▸ WHAT TO PRODUCE
Copy out the line that contains "512 of scene.py. More parts follow.", the line that contains "tree: the material's tree.", and every line between them, exactly, and nothing else.

▸ THE RECORDS

--- start ---

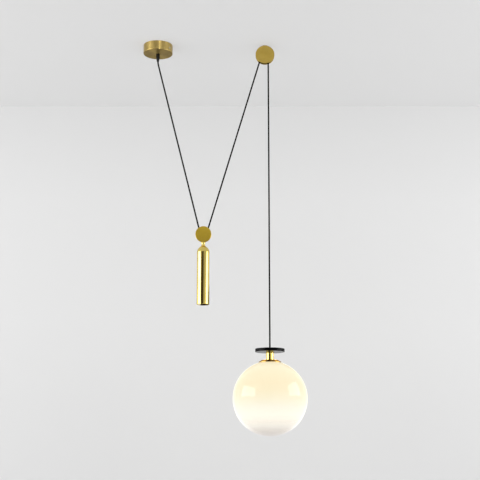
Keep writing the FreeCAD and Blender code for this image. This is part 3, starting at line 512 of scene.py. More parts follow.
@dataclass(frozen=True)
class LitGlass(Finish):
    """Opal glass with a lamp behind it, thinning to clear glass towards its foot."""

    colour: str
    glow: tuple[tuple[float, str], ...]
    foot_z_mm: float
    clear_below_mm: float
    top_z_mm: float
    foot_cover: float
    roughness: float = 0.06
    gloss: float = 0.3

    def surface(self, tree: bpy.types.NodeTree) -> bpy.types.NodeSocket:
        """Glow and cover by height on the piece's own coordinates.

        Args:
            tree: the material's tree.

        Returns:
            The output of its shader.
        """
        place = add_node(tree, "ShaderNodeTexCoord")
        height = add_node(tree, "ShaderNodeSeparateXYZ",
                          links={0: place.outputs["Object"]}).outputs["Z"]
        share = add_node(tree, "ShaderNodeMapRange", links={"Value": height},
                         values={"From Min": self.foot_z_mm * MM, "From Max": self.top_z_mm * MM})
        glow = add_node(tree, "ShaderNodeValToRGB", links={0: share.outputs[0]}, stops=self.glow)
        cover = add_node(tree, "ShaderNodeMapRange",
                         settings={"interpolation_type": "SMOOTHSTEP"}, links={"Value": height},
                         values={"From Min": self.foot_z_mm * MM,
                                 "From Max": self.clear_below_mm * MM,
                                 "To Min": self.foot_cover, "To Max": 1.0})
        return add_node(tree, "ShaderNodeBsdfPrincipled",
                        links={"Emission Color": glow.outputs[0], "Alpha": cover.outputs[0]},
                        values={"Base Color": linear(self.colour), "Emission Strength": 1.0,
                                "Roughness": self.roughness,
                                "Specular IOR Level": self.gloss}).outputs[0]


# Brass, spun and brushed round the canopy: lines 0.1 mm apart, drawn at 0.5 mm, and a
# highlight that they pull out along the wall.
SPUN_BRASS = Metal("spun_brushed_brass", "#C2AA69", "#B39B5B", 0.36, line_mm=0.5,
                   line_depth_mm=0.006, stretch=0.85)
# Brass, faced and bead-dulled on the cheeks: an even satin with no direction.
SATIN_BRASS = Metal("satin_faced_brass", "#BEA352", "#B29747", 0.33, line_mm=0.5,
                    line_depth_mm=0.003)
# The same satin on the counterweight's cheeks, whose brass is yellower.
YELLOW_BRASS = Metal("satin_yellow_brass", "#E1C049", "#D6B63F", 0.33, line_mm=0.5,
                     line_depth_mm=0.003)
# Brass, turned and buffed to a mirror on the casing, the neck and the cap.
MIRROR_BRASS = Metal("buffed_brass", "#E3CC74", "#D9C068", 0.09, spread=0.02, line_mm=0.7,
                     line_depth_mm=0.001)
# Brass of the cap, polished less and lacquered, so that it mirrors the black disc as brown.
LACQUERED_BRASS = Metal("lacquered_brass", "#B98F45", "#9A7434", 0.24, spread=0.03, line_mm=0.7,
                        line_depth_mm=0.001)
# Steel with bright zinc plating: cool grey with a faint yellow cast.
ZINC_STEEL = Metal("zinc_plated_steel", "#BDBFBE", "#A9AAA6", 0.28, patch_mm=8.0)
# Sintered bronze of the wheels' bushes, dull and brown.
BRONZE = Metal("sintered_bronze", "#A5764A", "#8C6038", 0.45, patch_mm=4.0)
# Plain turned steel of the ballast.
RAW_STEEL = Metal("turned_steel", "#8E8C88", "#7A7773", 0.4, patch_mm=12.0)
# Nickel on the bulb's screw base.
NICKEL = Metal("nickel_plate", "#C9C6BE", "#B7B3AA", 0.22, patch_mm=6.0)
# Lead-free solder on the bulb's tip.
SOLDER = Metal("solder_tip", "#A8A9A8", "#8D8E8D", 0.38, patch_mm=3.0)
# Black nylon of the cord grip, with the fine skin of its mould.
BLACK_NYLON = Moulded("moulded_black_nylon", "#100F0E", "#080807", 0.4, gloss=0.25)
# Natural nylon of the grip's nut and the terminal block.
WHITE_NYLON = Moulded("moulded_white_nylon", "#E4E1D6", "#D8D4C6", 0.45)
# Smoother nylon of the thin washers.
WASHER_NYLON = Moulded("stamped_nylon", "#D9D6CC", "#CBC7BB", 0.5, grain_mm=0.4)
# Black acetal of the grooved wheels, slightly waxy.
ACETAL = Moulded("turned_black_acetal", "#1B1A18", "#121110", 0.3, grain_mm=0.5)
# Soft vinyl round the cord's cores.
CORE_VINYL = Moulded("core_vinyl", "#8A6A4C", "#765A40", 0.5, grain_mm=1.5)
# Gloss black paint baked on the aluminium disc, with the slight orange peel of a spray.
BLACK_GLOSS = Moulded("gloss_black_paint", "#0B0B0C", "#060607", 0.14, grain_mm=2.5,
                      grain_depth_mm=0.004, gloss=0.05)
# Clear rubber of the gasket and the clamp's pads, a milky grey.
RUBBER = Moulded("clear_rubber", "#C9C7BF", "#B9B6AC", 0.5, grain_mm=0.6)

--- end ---
--- start ---

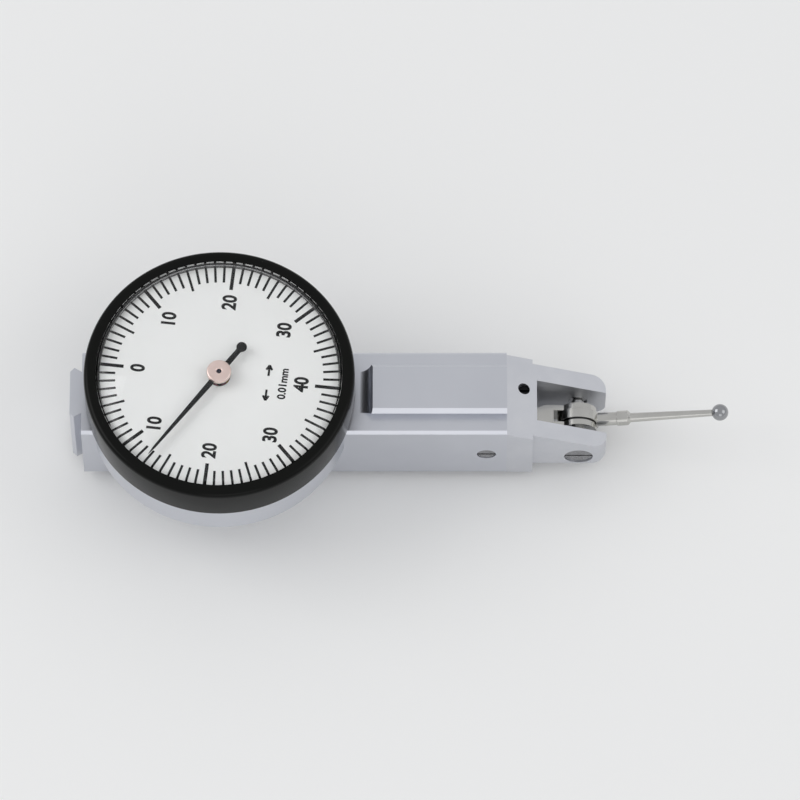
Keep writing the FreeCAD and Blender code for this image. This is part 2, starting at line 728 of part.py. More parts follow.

--- end ---
--- start ---

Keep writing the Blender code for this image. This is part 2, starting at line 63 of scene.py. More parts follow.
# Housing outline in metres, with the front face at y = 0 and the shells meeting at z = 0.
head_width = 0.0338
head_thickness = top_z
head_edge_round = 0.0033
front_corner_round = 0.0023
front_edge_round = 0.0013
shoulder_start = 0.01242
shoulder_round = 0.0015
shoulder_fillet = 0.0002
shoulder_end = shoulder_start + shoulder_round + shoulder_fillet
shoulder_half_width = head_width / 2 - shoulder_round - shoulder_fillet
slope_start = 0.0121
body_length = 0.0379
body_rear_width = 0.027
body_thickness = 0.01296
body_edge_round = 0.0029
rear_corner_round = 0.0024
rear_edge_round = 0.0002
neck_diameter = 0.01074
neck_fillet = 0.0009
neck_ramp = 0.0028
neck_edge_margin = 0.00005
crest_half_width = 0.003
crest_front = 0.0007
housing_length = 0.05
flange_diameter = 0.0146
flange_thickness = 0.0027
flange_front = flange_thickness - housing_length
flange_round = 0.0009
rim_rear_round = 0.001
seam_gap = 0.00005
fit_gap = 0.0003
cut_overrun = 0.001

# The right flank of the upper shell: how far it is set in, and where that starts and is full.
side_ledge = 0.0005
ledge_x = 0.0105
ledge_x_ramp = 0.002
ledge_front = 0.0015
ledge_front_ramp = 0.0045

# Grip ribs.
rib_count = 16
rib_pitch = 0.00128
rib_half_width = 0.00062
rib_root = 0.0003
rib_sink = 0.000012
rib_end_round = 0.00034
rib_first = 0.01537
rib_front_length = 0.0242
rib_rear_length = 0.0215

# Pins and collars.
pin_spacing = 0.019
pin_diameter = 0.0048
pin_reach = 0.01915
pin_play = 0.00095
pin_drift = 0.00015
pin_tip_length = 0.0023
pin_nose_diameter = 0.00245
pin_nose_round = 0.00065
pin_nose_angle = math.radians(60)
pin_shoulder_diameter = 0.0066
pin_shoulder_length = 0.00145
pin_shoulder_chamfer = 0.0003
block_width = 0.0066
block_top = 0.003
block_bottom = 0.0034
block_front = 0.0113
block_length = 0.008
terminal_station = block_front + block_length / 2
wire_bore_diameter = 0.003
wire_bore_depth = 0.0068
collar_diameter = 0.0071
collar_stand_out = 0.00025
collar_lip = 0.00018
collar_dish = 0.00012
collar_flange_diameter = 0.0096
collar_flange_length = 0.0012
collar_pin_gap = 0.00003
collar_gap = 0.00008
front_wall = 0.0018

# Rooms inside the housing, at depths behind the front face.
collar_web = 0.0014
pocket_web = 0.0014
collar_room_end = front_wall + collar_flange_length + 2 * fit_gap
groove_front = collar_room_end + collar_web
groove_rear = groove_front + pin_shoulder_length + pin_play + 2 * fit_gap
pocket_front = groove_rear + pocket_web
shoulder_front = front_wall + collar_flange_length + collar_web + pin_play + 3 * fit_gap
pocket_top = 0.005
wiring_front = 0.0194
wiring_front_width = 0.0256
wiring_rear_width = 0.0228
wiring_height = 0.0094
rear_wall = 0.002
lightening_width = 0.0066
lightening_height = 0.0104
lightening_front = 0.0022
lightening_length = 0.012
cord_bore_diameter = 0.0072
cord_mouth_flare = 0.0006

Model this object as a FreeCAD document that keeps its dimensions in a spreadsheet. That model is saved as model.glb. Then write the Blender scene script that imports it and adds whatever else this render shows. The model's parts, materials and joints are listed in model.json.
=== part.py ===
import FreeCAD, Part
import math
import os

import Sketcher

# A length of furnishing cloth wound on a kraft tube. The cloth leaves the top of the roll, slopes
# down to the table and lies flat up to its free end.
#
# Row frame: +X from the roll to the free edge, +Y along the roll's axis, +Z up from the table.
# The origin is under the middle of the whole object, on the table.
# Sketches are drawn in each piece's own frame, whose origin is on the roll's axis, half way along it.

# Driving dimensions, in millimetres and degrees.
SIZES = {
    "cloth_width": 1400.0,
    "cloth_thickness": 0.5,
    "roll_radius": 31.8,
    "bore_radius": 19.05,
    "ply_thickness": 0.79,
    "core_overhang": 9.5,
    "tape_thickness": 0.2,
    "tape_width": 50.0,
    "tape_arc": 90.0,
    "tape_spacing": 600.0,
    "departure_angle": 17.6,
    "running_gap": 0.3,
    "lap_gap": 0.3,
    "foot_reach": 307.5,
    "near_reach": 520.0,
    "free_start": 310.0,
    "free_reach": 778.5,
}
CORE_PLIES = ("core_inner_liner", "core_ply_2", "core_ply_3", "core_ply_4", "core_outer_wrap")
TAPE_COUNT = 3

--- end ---

▸ SOLUTION
Keep writing the FreeCAD and Blender code for this image. This is part 3, starting at line 512 of scene.py. More parts follow.
@dataclass(frozen=True)
class LitGlass(Finish):
    """Opal glass with a lamp behind it, thinning to clear glass towards its foot."""

    colour: str
    glow: tuple[tuple[float, str], ...]
    foot_z_mm: float
    clear_below_mm: float
    top_z_mm: float
    foot_cover: float
    roughness: float = 0.06
    gloss: float = 0.3

    def surface(self, tree: bpy.types.NodeTree) -> bpy.types.NodeSocket:
        """Glow and cover by height on the piece's own coordinates.

        Args:
            tree: the material's tree.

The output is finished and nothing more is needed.